» Stated task
Print all of the data exactly.

» Collected data
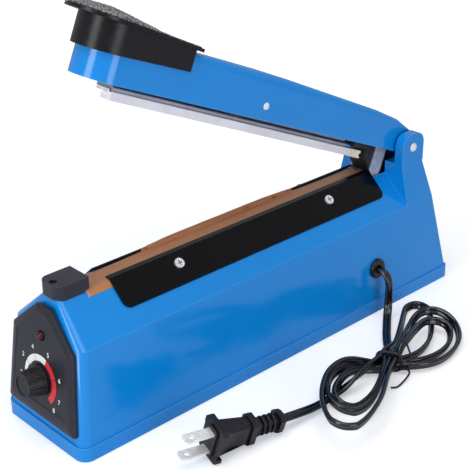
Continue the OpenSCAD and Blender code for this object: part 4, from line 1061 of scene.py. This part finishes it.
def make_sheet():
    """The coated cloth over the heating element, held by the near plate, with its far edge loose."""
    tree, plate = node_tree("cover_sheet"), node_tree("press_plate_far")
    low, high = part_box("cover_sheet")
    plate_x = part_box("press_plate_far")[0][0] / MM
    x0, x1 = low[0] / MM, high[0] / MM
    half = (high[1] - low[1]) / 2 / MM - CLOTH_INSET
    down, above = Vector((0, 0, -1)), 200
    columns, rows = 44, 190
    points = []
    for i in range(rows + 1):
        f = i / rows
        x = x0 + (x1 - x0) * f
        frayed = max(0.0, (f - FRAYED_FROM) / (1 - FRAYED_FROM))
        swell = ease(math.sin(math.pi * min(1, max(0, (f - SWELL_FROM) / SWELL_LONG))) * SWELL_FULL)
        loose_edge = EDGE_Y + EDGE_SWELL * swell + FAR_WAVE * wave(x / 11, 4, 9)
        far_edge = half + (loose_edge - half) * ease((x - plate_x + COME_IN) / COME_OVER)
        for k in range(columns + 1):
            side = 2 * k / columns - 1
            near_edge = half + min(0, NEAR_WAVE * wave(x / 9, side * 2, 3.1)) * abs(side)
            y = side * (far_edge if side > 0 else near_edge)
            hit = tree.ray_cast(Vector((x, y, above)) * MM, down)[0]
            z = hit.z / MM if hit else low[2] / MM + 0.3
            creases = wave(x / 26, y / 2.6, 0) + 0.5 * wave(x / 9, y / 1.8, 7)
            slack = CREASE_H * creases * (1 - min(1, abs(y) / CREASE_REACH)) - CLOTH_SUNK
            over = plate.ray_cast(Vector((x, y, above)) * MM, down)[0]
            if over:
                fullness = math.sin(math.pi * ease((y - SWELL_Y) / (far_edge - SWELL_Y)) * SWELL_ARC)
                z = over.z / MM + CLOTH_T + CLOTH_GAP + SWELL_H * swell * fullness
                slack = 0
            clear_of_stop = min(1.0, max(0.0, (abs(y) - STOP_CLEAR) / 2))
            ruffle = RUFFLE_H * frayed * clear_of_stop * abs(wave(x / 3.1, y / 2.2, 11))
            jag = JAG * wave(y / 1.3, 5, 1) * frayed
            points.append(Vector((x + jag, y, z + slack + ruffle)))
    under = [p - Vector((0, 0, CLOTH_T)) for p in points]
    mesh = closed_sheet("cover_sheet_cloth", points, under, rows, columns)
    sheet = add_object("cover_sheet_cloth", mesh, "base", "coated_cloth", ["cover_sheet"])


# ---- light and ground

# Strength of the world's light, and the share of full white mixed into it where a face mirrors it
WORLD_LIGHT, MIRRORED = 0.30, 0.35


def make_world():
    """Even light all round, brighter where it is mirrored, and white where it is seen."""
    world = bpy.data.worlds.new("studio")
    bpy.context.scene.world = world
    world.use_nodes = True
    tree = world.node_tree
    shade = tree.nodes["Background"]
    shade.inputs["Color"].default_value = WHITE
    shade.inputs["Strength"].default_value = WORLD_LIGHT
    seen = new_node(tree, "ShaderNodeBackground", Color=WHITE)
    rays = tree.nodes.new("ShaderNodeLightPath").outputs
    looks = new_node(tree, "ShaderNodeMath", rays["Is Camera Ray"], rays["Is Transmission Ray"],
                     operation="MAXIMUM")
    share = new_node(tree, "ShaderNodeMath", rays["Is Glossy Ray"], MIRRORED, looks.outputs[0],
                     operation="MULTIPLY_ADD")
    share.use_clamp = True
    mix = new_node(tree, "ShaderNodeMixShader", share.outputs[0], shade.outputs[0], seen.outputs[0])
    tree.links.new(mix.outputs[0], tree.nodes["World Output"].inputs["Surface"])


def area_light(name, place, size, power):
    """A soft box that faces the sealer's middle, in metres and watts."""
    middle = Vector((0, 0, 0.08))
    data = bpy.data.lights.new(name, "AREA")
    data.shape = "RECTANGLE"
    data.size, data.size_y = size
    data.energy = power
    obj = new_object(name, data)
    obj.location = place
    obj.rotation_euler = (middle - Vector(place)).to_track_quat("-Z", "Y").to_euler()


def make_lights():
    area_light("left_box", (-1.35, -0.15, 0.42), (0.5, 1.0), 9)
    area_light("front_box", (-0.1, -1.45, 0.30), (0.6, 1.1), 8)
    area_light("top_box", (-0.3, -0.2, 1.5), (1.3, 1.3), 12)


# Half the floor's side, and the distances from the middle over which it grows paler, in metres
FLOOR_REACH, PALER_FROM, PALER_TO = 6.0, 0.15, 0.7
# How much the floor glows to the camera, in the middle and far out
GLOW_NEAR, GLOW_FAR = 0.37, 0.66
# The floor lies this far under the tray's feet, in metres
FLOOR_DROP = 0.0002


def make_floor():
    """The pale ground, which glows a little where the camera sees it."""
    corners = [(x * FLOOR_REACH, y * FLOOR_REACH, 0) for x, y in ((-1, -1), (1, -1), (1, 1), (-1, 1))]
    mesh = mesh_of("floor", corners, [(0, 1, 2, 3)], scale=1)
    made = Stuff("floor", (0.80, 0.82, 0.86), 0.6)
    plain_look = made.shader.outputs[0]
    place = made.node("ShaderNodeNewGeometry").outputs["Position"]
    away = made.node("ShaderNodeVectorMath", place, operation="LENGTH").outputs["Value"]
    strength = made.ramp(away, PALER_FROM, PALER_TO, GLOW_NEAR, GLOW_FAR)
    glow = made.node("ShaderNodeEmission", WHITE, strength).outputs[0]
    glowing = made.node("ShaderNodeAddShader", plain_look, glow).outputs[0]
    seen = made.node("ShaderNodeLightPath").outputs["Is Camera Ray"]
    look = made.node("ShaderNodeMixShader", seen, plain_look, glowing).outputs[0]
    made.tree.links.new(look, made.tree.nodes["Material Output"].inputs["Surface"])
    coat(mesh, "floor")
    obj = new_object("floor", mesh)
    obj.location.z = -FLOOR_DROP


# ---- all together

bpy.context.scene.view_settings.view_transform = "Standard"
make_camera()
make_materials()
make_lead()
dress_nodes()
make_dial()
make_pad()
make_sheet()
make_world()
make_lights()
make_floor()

» Written reply
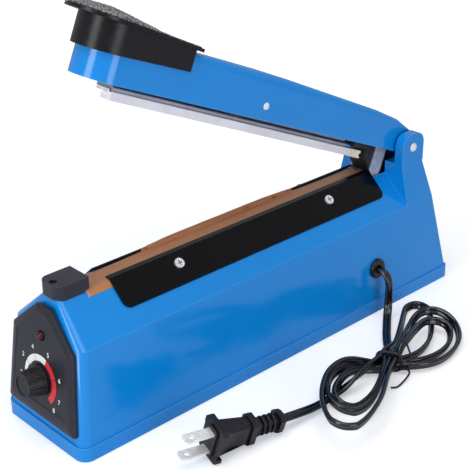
Continue the OpenSCAD and Blender code for this object: part 4, from line 1061 of scene.py. This part finishes it.
def make_sheet():
    """The coated cloth over the heating element, held by the near plate, with its far edge loose."""
    tree, plate = node_tree("cover_sheet"), node_tree("press_plate_far")
    low, high = part_box("cover_sheet")
    plate_x = part_box("press_plate_far")[0][0] / MM
    x0, x1 = low[0] / MM, high[0] / MM
    half = (high[1] - low[1]) / 2 / MM - CLOTH_INSET
    down, above = Vector((0, 0, -1)), 200
    columns, rows = 44, 190
    points = []
    for i in range(rows + 1):
        f = i / rows
        x = x0 + (x1 - x0) * f
        frayed = max(0.0, (f - FRAYED_FROM) / (1 - FRAYED_FROM))
        swell = ease(math.sin(math.pi * min(1, max(0, (f - SWELL_FROM) / SWELL_LONG))) * SWELL_FULL)
        loose_edge = EDGE_Y + EDGE_SWELL * swell + FAR_WAVE * wave(x / 11, 4, 9)
        far_edge = half + (loose_edge - half) * ease((x - plate_x + COME_IN) / COME_OVER)
        for k in range(columns + 1):
            side = 2 * k / columns - 1
            near_edge = half + min(0, NEAR_WAVE * wave(x / 9, side * 2, 3.1)) * abs(side)
            y = side * (far_edge if side > 0 else near_edge)
            hit = tree.ray_cast(Vector((x, y, above)) * MM, down)[0]
            z = hit.z / MM if hit else low[2] / MM + 0.3
            creases = wave(x / 26, y / 2.6, 0) + 0.5 * wave(x / 9, y / 1.8, 7)
            slack = CREASE_H * creases * (1 - min(1, abs(y) / CREASE_REACH)) - CLOTH_SUNK
            over = plate.ray_cast(Vector((x, y, above)) * MM, down)[0]
            if over:
                fullness = math.sin(math.pi * ease((y - SWELL_Y) / (far_edge - SWELL_Y)) * SWELL_ARC)
                z = over.z / MM + CLOTH_T + CLOTH_GAP + SWELL_H * swell * fullness
                slack = 0
            clear_of_stop = min(1.0, max(0.0, (abs(y) - STOP_CLEAR) / 2))
            ruffle = RUFFLE_H * frayed * clear_of_stop * abs(wave(x / 3.1, y / 2.2, 11))
            jag = JAG * wave(y / 1.3, 5, 1) * frayed
            points.append(Vector((x + jag, y, z + slack + ruffle)))
    under = [p - Vector((0, 0, CLOTH_T)) for p in points]
    mesh = closed_sheet("cover_sheet_cloth", points, under, rows, columns)
    sheet = add_object("cover_sheet_cloth", mesh, "base", "coated_cloth", ["cover_sheet"])


# ---- light and ground

# Strength of the world's light, and the share of full white mixed into it where a face mirrors it
WORLD_LIGHT, MIRRORED = 0.30, 0.35


def make_world():
    """Even light all round, brighter where it is mirrored, and white where it is seen."""
    world = bpy.data.worlds.new("studio")
    bpy.context.scene.world = world
    world.use_nodes = True
    tree = world.node_tree
    shade = tree.nodes["Background"]
    shade.inputs["Color"].default_value = WHITE
    shade.inputs["Strength"].default_value = WORLD_LIGHT
    seen = new_node(tree, "ShaderNodeBackground", Color=WHITE)
    rays = tree.nodes.new("ShaderNodeLightPath").outputs
    looks = new_node(tree, "ShaderNodeMath", rays["Is Camera Ray"], rays["Is Transmission Ray"],
                     operation="MAXIMUM")
    share = new_node(tree, "ShaderNodeMath", rays["Is Glossy Ray"], MIRRORED, looks.outputs[0],
                     operation="MULTIPLY_ADD")
    share.use_clamp = True
    mix = new_node(tree, "ShaderNodeMixShader", share.outputs[0], shade.outputs[0], seen.outputs[0])
    tree.links.new(mix.outputs[0], tree.nodes["World Output"].inputs["Surface"])


def area_light(name, place, size, power):
    """A soft box that faces the sealer's middle, in metres and watts."""
    middle = Vector((0, 0, 0.08))
    data = bpy.data.lights.new(name, "AREA")
    data.shape = "RECTANGLE"
    data.size, data.size_y = size
    data.energy = power
    obj = new_object(name, data)
    obj.location = place
    obj.rotation_euler = (middle - Vector(place)).to_track_quat("-Z", "Y").to_euler()


def make_lights():
    area_light("left_box", (-1.35, -0.15, 0.42), (0.5, 1.0), 9)
    area_light("front_box", (-0.1, -1.45, 0.30), (0.6, 1.1), 8)
    area_light("top_box", (-0.3, -0.2, 1.5), (1.3, 1.3), 12)


# Half the floor's side, and the distances from the middle over which it grows paler, in metres
FLOOR_REACH, PALER_FROM, PALER_TO = 6.0, 0.15, 0.7
# How much the floor glows to the camera, in the middle and far out
GLOW_NEAR, GLOW_FAR = 0.37, 0.66
# The floor lies this far under the tray's feet, in metres
FLOOR_DROP = 0.0002


def make_floor():
    """The pale ground, which glows a little where the camera sees it."""
    corners = [(x * FLOOR_REACH, y * FLOOR_REACH, 0) for x, y in ((-1, -1), (1, -1), (1, 1), (-1, 1))]
    mesh = mesh_of("floor", corners, [(0, 1, 2, 3)], scale=1)
    made = Stuff("floor", (0.80, 0.82, 0.86), 0.6)
    plain_look = made.shader.outputs[0]
    place = made.node("ShaderNodeNewGeometry").outputs["Position"]
    away = made.node("ShaderNodeVectorMath", place, operation="LENGTH").outputs["Value"]
    strength = made.ramp(away, PALER_FROM, PALER_TO, GLOW_NEAR, GLOW_FAR)
    glow = made.node("ShaderNodeEmission", WHITE, strength).outputs[0]
    glowing = made.node("ShaderNodeAddShader", plain_look, glow).outputs[0]
    seen = made.node("ShaderNodeLightPath").outputs["Is Camera Ray"]
    look = made.node("ShaderNodeMixShader", seen, plain_look, glowing).outputs[0]
    made.tree.links.new(look, made.tree.nodes["Material Output"].inputs["Surface"])
    coat(mesh, "floor")
    obj = new_object("floor", mesh)
    obj.location.z = -FLOOR_DROP


# ---- all together

bpy.context.scene.view_settings.view_transform = "Standard"
make_camera()
make_materials()
make_lead()
dress_nodes()
make_dial()
make_pad()
make_sheet()
make_world()
make_lights()
make_floor()